Samen met het oude riet moesten ook enkele bloempotten weg. Er stonden hier
massas gekleurde bloempotten. Het was een micmac van kleuren. De mooiste potten
hebben we in augustus met de auto mee naar België gebracht. Ze staan nu bij
mijn moeder op het terras. Het waren er wel erg veel, dus de andere stonden
hier nog steeds. Ik wil graag alleen de gewone terracottapotten houden. We
waren toch aan het laden en rijden, dus op die rit zou het niet aankomen. Wij
deden onze ronde in de tuin en de gekleurde exemplaren en een drietal metalen
staanders belandden in de kofferruimte van de auto. Zoals steeds gooi ik de nog
herbruikbare spullen niet in de container, maar ik plaats ze goed zichtbaar
vanop straat naast de container op de grond. De eerste pot werd geplaatst. Het
was er eentje met nog een plant erin. De buurvrouw van het containerpark, komt
zwaaiend haar huis uit. Ze vroeg of ik dat weg deed. Ja dus, ik vroeg of zij ze
graag had. Wat was ze blij. No te gusta? Mi me gusta! Vind jij ze niet mooi?

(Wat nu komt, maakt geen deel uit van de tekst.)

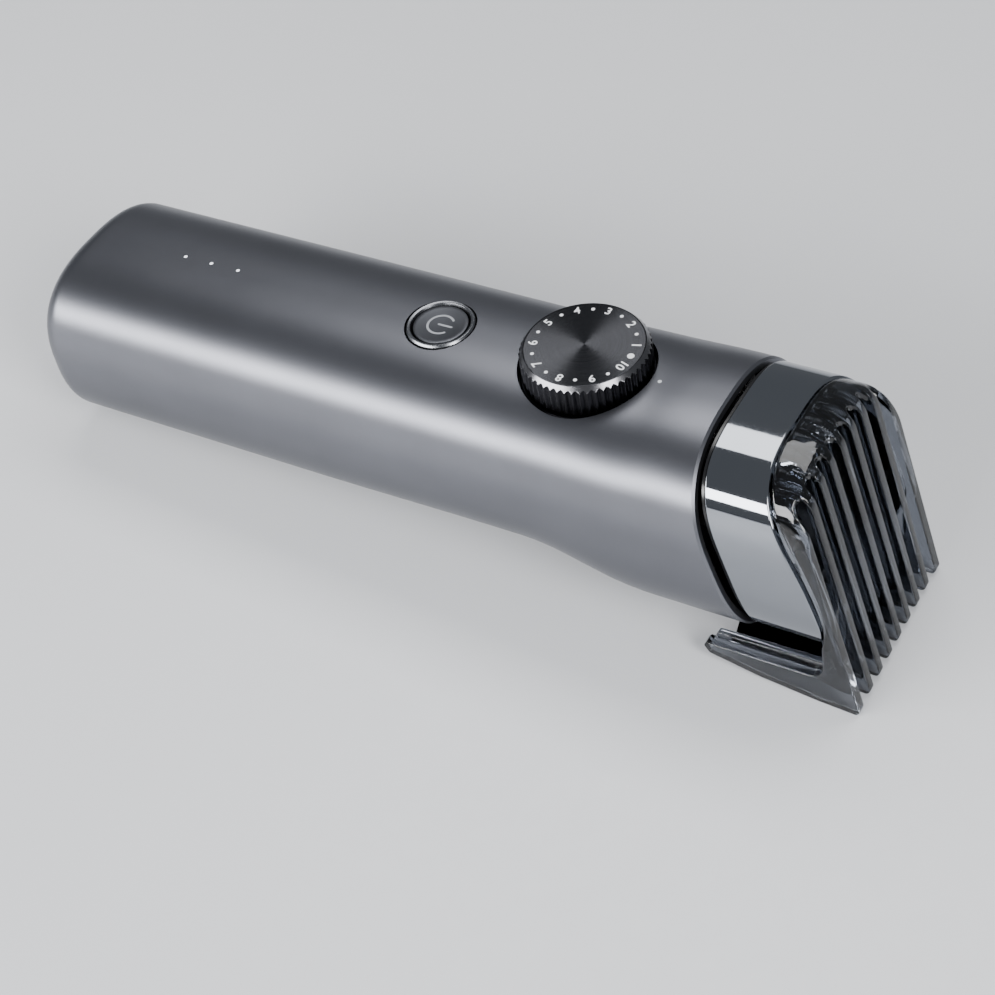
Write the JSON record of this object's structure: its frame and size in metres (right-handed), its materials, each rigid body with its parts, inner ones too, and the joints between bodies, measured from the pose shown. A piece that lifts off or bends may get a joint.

Ik wel! De pot van de plant was niet mooi, de plant wel. Ze zou de plant eruit
halen en in een andere pot verplanten. Mijn potten hebben onmiddellijk een
nieuwe thuis gevonden en we reden weer met een blij gevoel naar huis. Zo
verging het ook een beschadigde koelkast, een lelijke bombastische spiegel, een
andere lading bloempotten... Als ik dan denk aan het containerpark in Tienen
waar een groot bord hangt dat je niets uit de containers mag meenemen. Triest,
want ook daar wonen mensen die heel wat van de spullen die door anderen
afgedankt werden, een nieuw leven willen geven. Het is een wegwerpmaatschappij
geworden.
Hier krijg je ook nog spontaan komplimentjes.
We gaan ons brandhout steeds kopen bij Lola. Een luid roepende, steeds lachende
Spaanse vrouw. Eergisteren hielp een jongere man met de houtblokken te laden.
Ik meende dat hij wel eens de zoon van Lola kon zijn. Dus vroeg ik hem dat. Ja,
inderdaad, dat was hij. Zo geraakten we wat aan de praat. Toen alles geladen
was vertelde hij me dat ik goed Spaans sprak. Daarop antwoordde ik mijn
standaardantwoord: Een beetje, ik studeer het. Waarop hij me opnieuw
complimenteerde en vroeg hoe lang ik hier was. Ik vertelde dat we hier nu 4
maanden zijn. Tja, vermeldde hij, hier zijn veel extranjeros (vreemdelingen)
die na jaren nog geen woord Spaans spreken. Ik mocht dus wel fier zijn.
Zie je, Spanje is een warm land, waar mensen
nog authentiek zijn. Alleszins toch in onze regio.